-- begin MATERIAL FOR THIS EXERCISE --
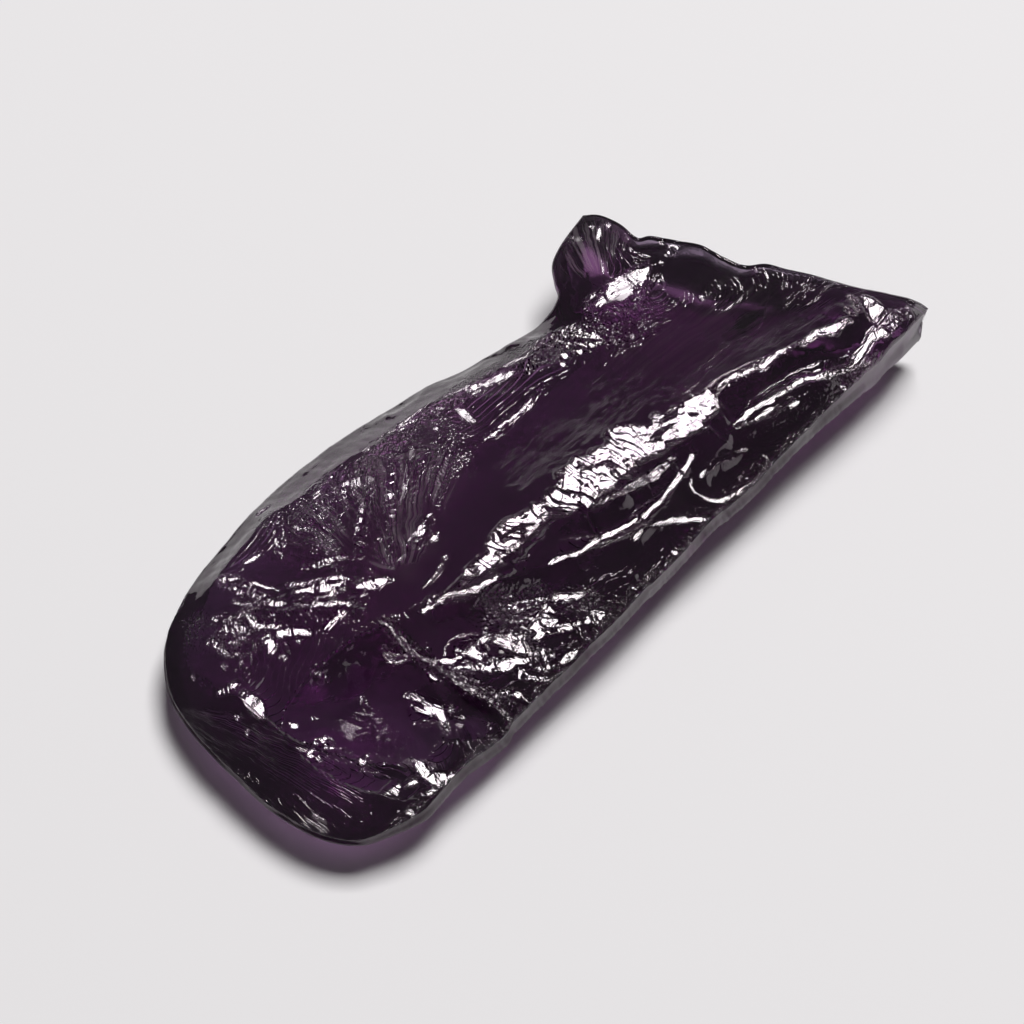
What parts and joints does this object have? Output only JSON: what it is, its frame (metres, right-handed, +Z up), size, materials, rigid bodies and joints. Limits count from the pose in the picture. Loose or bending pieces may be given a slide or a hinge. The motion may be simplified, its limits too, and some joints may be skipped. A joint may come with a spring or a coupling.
{
  "type": "rough alexandrite crystal piece",
  "caption": "Split piece of dark violet rough alexandrite: glassy conchoidal fracture above, smooth rounded grown skin below.",
  "frame": {"origin": "middle of the bounding box, at the level of the flat that the stone rests on", "axes": "+X along the stone towards the broken tip, +Y towards the thin bevelled edge, +Z up out of the fracture face"},
  "size_m": [0.0448, 0.0206, 0.007],
  "materials": {
    "alexandrite": "glassy fracture surface on dark violet see-through chrysoberyl"
  },
  "bodies": {
    "root": {"rough_alexandrite": "alexandrite"}
  },
  "joints": []
}
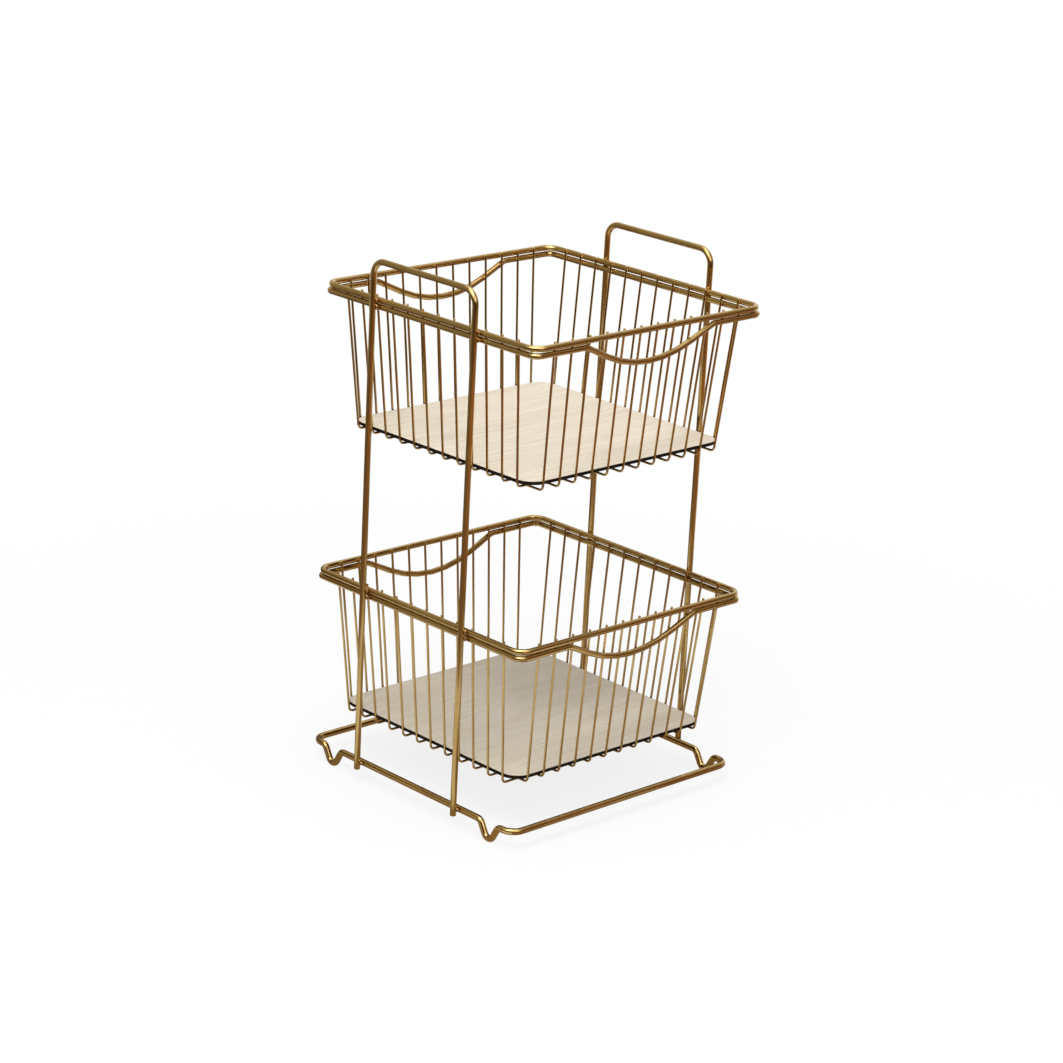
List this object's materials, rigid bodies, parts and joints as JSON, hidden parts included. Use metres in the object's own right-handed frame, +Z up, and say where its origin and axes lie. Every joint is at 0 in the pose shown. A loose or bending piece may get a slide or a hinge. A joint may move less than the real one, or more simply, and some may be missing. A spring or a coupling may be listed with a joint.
{
  "type": "tiered wire basket",
  "caption": "Free-standing wire basket with two square tiers under side hoops that form carrying grips, each tier with a loose board in its floor.",
  "frame": {"origin": "centre of the footprint, at the level of the table under the feet", "axes": "+Z up; +X across, towards the right-hand carrying hoop; +Y towards the back, a side whose rim has a scoop"},
  "size_m": [0.2832, 0.273, 0.4807],
  "materials": {
    "frame_wire": "antique gold plating, satin",
    "basket_wire": "antique gold plating, satin",
    "board": "pale veneer with a dark cut edge"
  },
  "bodies": {
    "wire_frame": {"base_ring": "frame_wire", "left_hoop": "frame_wire", "right_hoop": "frame_wire", "upper_top_rim": "frame_wire", "upper_scoop_rim": "frame_wire", "lower_top_rim": "frame_wire", "lower_scoop_rim": "frame_wire", "upper_cross_wire_01": "basket_wire", "upper_cross_wire_02": "basket_wire", "upper_cross_wire_03": "basket_wire", "upper_cross_wire_04": "basket_wire", "upper_cross_wire_05": "basket_wire", "upper_cross_wire_06": "basket_wire", "upper_cross_wire_07": "basket_wire", "upper_cross_wire_08": "basket_wire", "upper_cross_wire_09": "basket_wire", "upper_cross_wire_10": "basket_wire", "upper_cross_wire_11": "basket_wire", "upper_cross_wire_12": "basket_wire", "upper_long_wire_01": "basket_wire", "upper_long_wire_02": "basket_wire", "upper_long_wire_03": "basket_wire", "upper_long_wire_04": "basket_wire", "upper_long_wire_05": "basket_wire", "upper_long_wire_06": "basket_wire", "upper_long_wire_07": "basket_wire", "upper_long_wire_08": "basket_wire", "upper_long_wire_09": "basket_wire", "upper_long_wire_10": "basket_wire", "upper_long_wire_11": "basket_wire", "upper_long_wire_12": "basket_wire", "lower_cross_wire_01": "basket_wire", "lower_cross_wire_02": "basket_wire", "lower_cross_wire_03": "basket_wire", "lower_cross_wire_04": "basket_wire", "lower_cross_wire_05": "basket_wire", "lower_cross_wire_06": "basket_wire", "lower_cross_wire_07": "basket_wire", "lower_cross_wire_08": "basket_wire", "lower_cross_wire_09": "basket_wire", "lower_cross_wire_10": "basket_wire", "lower_cross_wire_11": "basket_wire", "lower_cross_wire_12": "basket_wire", "lower_long_wire_01": "basket_wire", "lower_long_wire_02": "basket_wire", "lower_long_wire_03": "basket_wire", "lower_long_wire_04": "basket_wire", "lower_long_wire_05": "basket_wire", "lower_long_wire_06": "basket_wire", "lower_long_wire_07": "basket_wire", "lower_long_wire_08": "basket_wire", "lower_long_wire_09": "basket_wire", "lower_long_wire_10": "basket_wire", "lower_long_wire_11": "basket_wire", "lower_long_wire_12": "basket_wire"},
    "upper_board": {"upper_board": "board"},
    "lower_board": {"lower_board": "board"}
  },
  "joints": [
    {"name": "upper_board_lift", "type": "slide", "parent": "wire_frame", "child": "upper_board", "axis": [0, 0, 1], "range_m": [0, 0.2]},
    {"name": "lower_board_lift", "type": "slide", "parent": "wire_frame", "child": "lower_board", "axis": [0, 0, 1], "range_m": [0, 0.2]}
  ]
}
-- end MATERIAL FOR THIS EXERCISE --
§ **TASK TO COMPLETE**: Which lines contain the word "materials"? Return each of them.

§ **COMPLETE OUTPUT**:
What parts and joints does this object have? Output only JSON: what it is, its frame (metres, right-handed, +Z up), size, materials, rigid bodies and joints. Limits count from the pose in the picture. Loose or bending pieces may be given a slide or a hinge. The motion may be simplified, its limits too, and some joints may be skipped. A joint may come with a spring or a coupling.
  "materials": {
List this object's materials, rigid bodies, parts and joints as JSON, hidden parts included. Use metres in the object's own right-handed frame, +Z up, and say where its origin and axes lie. Every joint is at 0 in the pose shown. A loose or bending piece may get a slide or a hinge. A joint may move less than the real one, or more simply, and some may be missing. A spring or a coupling may be listed with a joint.
  "materials": {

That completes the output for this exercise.